8.1 years ago by
Santiago de Compostela, Spain
the definition of SNP has been fixed for years: a single base variation on the genome that is established within a population with a frequency of >1%. this definition tried to bring the idea that certain sites on the genome were more "flexible" than others, capable of being segregated to the offspring, and for that reason they could be measured in terms of population genetics through allele frequencies and haplotypes. that is what a SNP is and have always been, although I agree that how the term SNP is used on different databases may differ from this original definition.

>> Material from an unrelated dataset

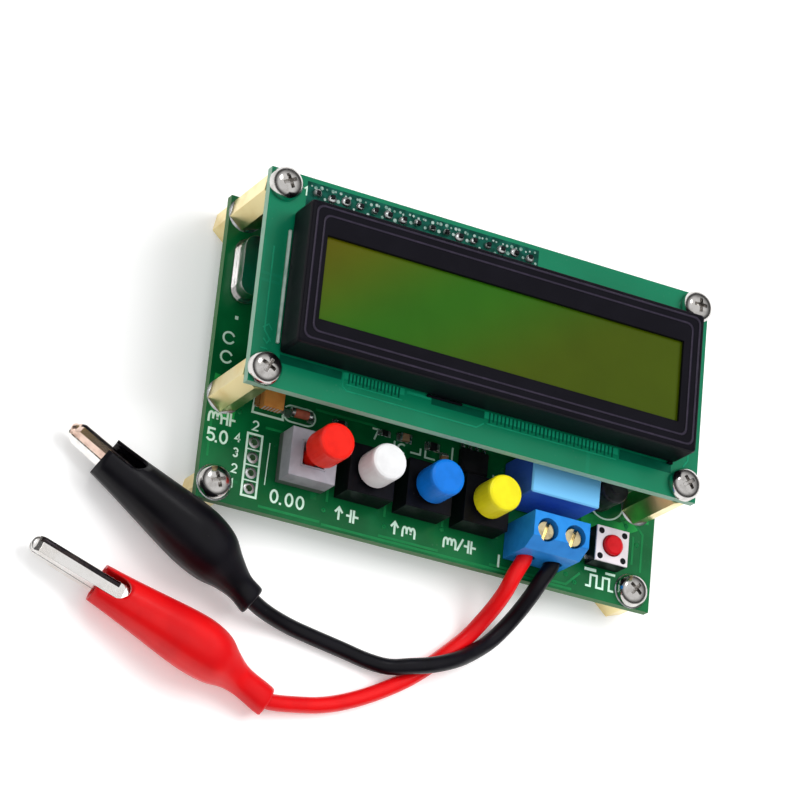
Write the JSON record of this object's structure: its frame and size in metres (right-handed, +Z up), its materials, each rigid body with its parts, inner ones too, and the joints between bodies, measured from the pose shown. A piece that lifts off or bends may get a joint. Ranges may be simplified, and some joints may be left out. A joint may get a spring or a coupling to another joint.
{
  "type": "lcr meter",
  "caption": "Open two-board bench meter for inductors and capacitors: raised character display, push switches, screw terminal and clip leads.",
  "frame": {"origin": "on the table, under the middle of the main board", "axes": "+X along the row of switches, towards the function button; +Y to the edge with the display header; +Z up"},
  "size_m": [0.1051, 0.0815, 0.0281],
  "materials": {
    "main_board": "glossy solder mask",
    "display_board": "glossy solder mask",
    "brass": "bright turned brass",
    "nickel": "bright nickel plate",
    "tin_plate": "bright tin plate",
    "black_plastic": "satin moulded",
    "black_steel": "satin black paint",
    "contact_rubber": "matte",
    "light_guide": "milky",
    "display_glass": "dark olive polariser over glass",
    "relay_blue": "satin light blue",
    "terminal_blue": "satin blue",
    "capacitor_orange": "moulded epoxy",
    "diode_glass": "sealed glass",
    "plunger_red": "satin dark red",
    "cap_red": "satin red",
    "cap_white": "satin white",
    "cap_blue": "satin blue",
    "cap_yellow": "satin yellow",
    "switch_grey": "moulded grey",
    "switch_black": "moulded black",
    "clip_steel": "nickel plated sheet",
    "red_vinyl": "glossy soft vinyl",
    "black_vinyl": "glossy soft vinyl"
  },
  "bodies": {
    "meter": {"main_board": "main_board", "display_board": "display_board", "display_bezel": "black_steel", "display_glass": "display_glass", "light_guide": "light_guide", "contact_strip_front": "contact_rubber", "contact_strip_rear": "contact_rubber", "display_pin_header": "black_plastic", "header_socket": "black_plastic", "relay": "relay_blue", "crystal": "tin_plate", "coil_inductor": "black_plastic", "tantalum_capacitor": "capacitor_orange", "clamp_diode": "diode_glass", "microcontroller": "black_plastic", "usb_socket": "tin_plate", "terminal_housing": "terminal_blue", "function_switch_body": "black_plastic", "function_switch_cover": "tin_plate", "zero_switch_body": "switch_grey", "high_c_switch_body": "switch_black", "high_l_switch_body": "switch_black", "mode_switch_body": "switch_black", "spacer_rear_left": "brass", "display_screw_rear_left": "nickel", "spacer_rear_right": "brass", "display_screw_rear_right": "nickel", "spacer_middle_left": "brass", "display_screw_middle_left": "nickel", "spacer_middle_right": "brass", "display_screw_middle_right": "nickel", "foot_rear_left": "brass", "foot_rear_right": "brass", "foot_front_left": "brass", "foot_front_right": "brass", "board_screw_front_left": "nickel", "board_screw_front_right": "nickel", "under_screw_middle_left": "nickel", "under_screw_middle_right": "nickel", "black_clip_fixed_jaw": "clip_steel", "black_clip_pin": "nickel", "black_clip_spring": "nickel", "black_clip_boot": "black_vinyl", "black_lead": "black_vinyl", "red_clip_fixed_jaw": "clip_steel", "red_clip_pin": "nickel", "red_clip_spring": "nickel", "red_clip_boot": "red_vinyl", "red_lead": "red_vinyl"},
    "zero_key": {"zero_button": "cap_red"},
    "high_c_key": {"high_c_button": "cap_white"},
    "high_l_key": {"high_l_button": "cap_blue"},
    "mode_key": {"mode_button": "cap_yellow"},
    "function_key": {"function_button": "plunger_red"},
    "left_screw": {"terminal_screw_left": "nickel"},
    "right_screw": {"terminal_screw_right": "nickel"},
    "left_clamp": {"terminal_clamp_left": "tin_plate"},
    "right_clamp": {"terminal_clamp_right": "tin_plate"},
    "black_jaw": {"black_clip_moving_jaw": "clip_steel"},
    "red_jaw": {"red_clip_moving_jaw": "clip_steel"}
  },
  "joints": [
    {"name": "zero_press", "type": "slide", "parent": "meter", "child": "zero_key", "axis": [0, 0, -1], "range_m": [0, 0.0015], "stiffness_N_per_m": 400, "springref_m": -0.0015},
    {"name": "high_c_latch", "type": "slide", "parent": "meter", "child": "high_c_key", "axis": [0, 0, 1], "range_m": [-0.0004, 0.0024]},
    {"name": "high_l_latch", "type": "slide", "parent": "meter", "child": "high_l_key", "axis": [0, 0, 1], "range_m": [-0.0004, 0.0024]},
    {"name": "mode_latch", "type": "slide", "parent": "meter", "child": "mode_key", "axis": [0, 0, 1], "range_m": [-0.0004, 0.0024]},
    {"name": "function_press", "type": "slide", "parent": "meter", "child": "function_key", "axis": [0, 0, -1], "range_m": [0, 0.00025], "stiffness_N_per_m": 2000, "springref_m": -0.0004},
    {"name": "left_clamp_travel", "type": "slide", "parent": "meter", "child": "left_clamp", "axis": [0, 0, -1], "range_m": [0, 0.0009]},
    {"name": "left_screw_turn", "type": "hinge", "parent": "meter", "child": "left_screw", "pos_m": [0.0157, -0.01985, 0.0139], "axis": [0, 0, 1], "range_deg": [0, 648.2]},
    {"name": "right_clamp_travel", "type": "slide", "parent": "meter", "child": "right_clamp", "axis": [0, 0, -1], "range_m": [0, 0.0009]},
    {"name": "right_screw_turn", "type": "hinge", "parent": "meter", "child": "right_screw", "pos_m": [0.0207, -0.01985, 0.0139], "axis": [0, 0, 1], "range_deg": [0, 648.2]},
    {"name": "black_clip_open", "type": "hinge", "parent": "meter", "child": "black_jaw", "pos_m": [-0.04681, -0.02723, 0.00494], "axis": [0.5261, 0.7117, -0.4655], "range_deg": [0, 16], "stiffness_Nm_per_rad": 0.03, "springref_deg": -34.38},
    {"name": "red_clip_open", "type": "hinge", "parent": "meter", "child": "red_jaw", "pos_m": [-0.04899, -0.04383, 0.00424], "axis": [0.3665, 0.9304, 0], "range_deg": [0, 24], "stiffness_Nm_per_rad": 0.03, "springref_deg": -34.38}
  ],
  "couplings": [
    {"joint": "left_screw_turn", "follows": "left_clamp_travel", "rad_per_m": 12566},
    {"joint": "right_screw_turn", "follows": "right_clamp_travel", "rad_per_m": 12566}
  ]
}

this definition, that was possible coined as a reference on ~2000, did in fact work at the time it was defined, since the only SNP knowledge available came from the sequencing of a very few number of human samples, and for that reason plenty of frequency assumptions had to be done (this is the reason why the term "common variant" had to arise, because it was almost impossible to determine which variants were from an individual only and which ones could be shared with others). but now we are able to find variants through NGS that doesn't necessarily have to be common, and for that reason we are moving from genotyping SNPs (we search for DNA variation in particular places we already know) to sequencing variants (we read the genome and describe how it differs from an agreed reference).

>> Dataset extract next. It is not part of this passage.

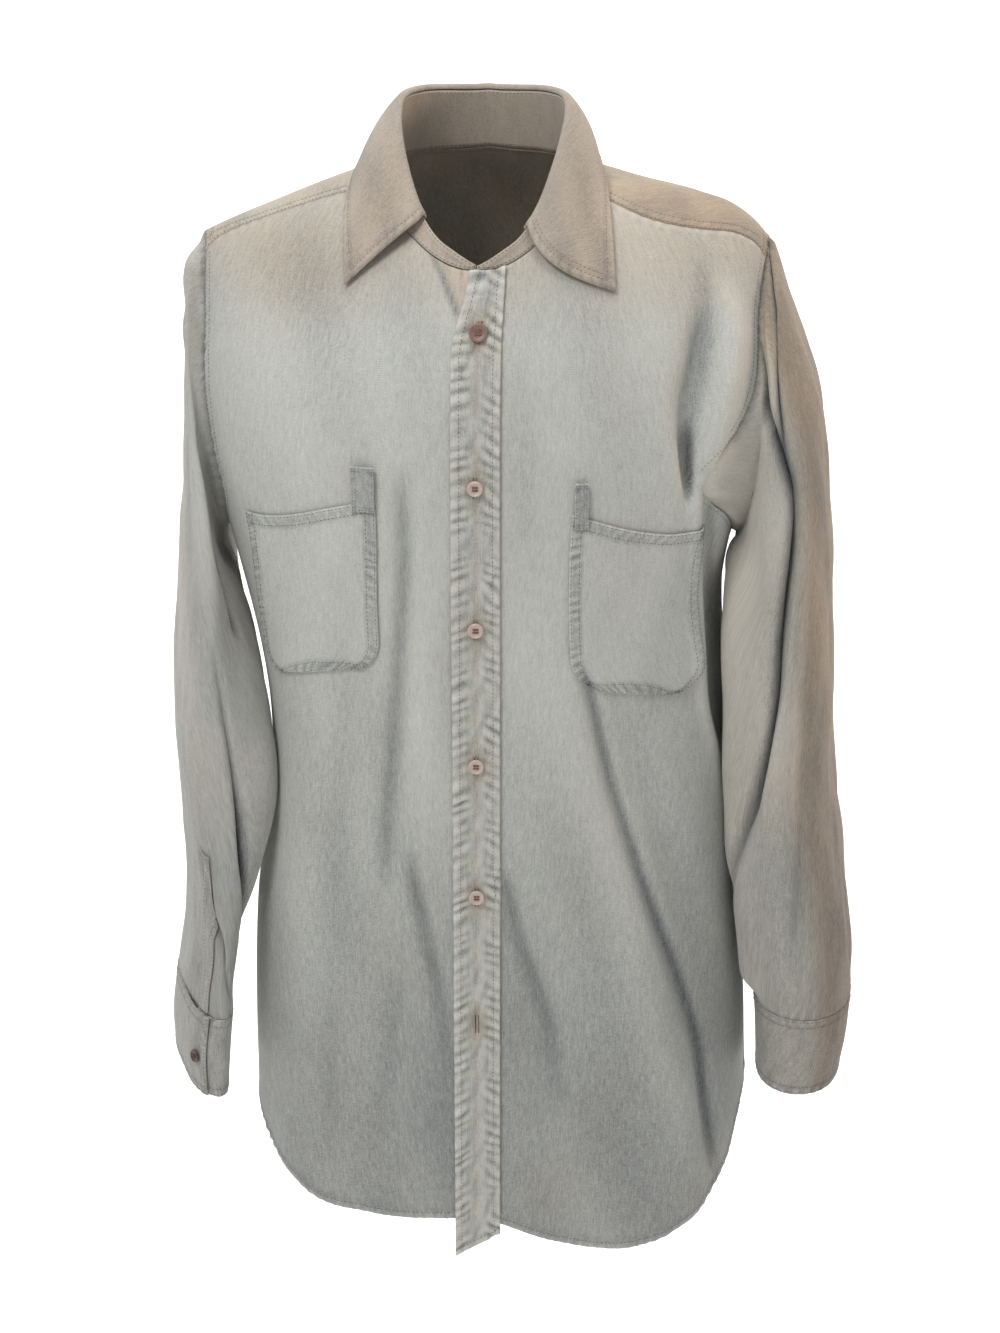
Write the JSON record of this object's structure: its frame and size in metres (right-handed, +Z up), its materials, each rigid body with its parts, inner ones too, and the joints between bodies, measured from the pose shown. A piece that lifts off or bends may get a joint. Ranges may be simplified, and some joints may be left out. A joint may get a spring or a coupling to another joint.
{
  "type": "long-sleeved denim shirt",
  "caption": "Long-sleeved button-front denim shirt with a turned-down collar, chest pockets and a curved hem, holding the form it has when worn; hollow, with nobody in it",
  "frame": {"origin": "middle of the neck opening, level with the tops of the shoulders, where the wearer carries the shirt", "axes": "+Z up, the shirt's front faces -Y, the wearer's left is at +X"},
  "size_m": [0.5474, 0.2779, 0.9006],
  "materials": {
    "front_right": "washed denim",
    "front_left": "washed denim",
    "back": "washed denim",
    "yoke": "washed denim",
    "sleeve_right": "washed denim",
    "sleeve_left": "washed denim",
    "pocket_right": "washed denim",
    "pocket_left": "washed denim",
    "front_placket": "washed denim, worn paler at the edges",
    "collar_stand": "washed denim, worn paler at the edges",
    "collar_leaf": "washed denim, worn paler at the edges",
    "cuff_right": "washed denim, worn paler at the edges",
    "cuff_left": "washed denim, worn paler at the edges",
    "sleeve_placket_right": "washed denim, worn paler at the edges",
    "sleeve_placket_left": "washed denim, worn paler at the edges",
    "pocket_strip_right": "washed denim, less faded",
    "pocket_strip_left": "washed denim, less faded",
    "button_1": "dark brown, dished",
    "button_2": "pinkish cream, dished",
    "button_3": "pinkish cream, dished",
    "button_4": "pinkish cream, dished",
    "button_5": "pinkish cream, dished",
    "cuff_button_right": "dark brown, dished",
    "cuff_button_left": "dark brown, dished"
  },
  "bodies": {
    "root": {"front_right": "front_right", "front_left": "front_left", "back": "back", "yoke": "yoke", "sleeve_right": "sleeve_right", "sleeve_left": "sleeve_left", "pocket_right": "pocket_right", "pocket_left": "pocket_left", "front_placket": "front_placket", "collar_stand": "collar_stand", "collar_leaf": "collar_leaf", "cuff_right": "cuff_right", "cuff_left": "cuff_left", "sleeve_placket_right": "sleeve_placket_right", "sleeve_placket_left": "sleeve_placket_left", "pocket_strip_right": "pocket_strip_right", "pocket_strip_left": "pocket_strip_left", "button_1": "button_1", "button_2": "button_2", "button_3": "button_3", "button_4": "button_4", "button_5": "button_5", "cuff_button_right": "cuff_button_right", "cuff_button_left": "cuff_button_left"}
  },
  "joints": []
}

the main problem of the databases' discordance is that their scope may not be the same, and for that reason one has to know where the data comes from and why that data has been stored there. this is why you can't directly compare dbSNP with HapMap, since HapMap data comes from the typing of ~4M already defined sites trying to determine as best as possible the haplotype distribution in humans, and dbSNP is "just" a variation repository. major dbSNP updates have in fact come from HapMap data, but once that ~4M sites are known all that dbSNP may obtain from HapMap is "just" population data, but not new SNPs.
so, to conclude, let me get back to the genotyping vs. sequencing issue. HapMap has been maintained the original SNP concept through their database since they started because what they do is genotyping, and they already know that those ~4M sites they are studying are indeed polymorphic. but dbSNP since build 130 started to accept submissions from 1000 Genomes, which contained rare variants since the technique used is now genotyping. this has lowered the frequency threshold for the variations present on dbSNP from a minimum of ~1% to ~0.1%, so what you find on dbSNP doesn't have to be strictly a SNP. this is why the term SNV (single nucleotyde variation) is getting favoured over the term SNP.
as a final suggestion, you definitely have to be aware of which database you are working with, and which kind of data is stored in it. knowing why that data was stored there would also help understanding what you may extract from it, and how you may use those results.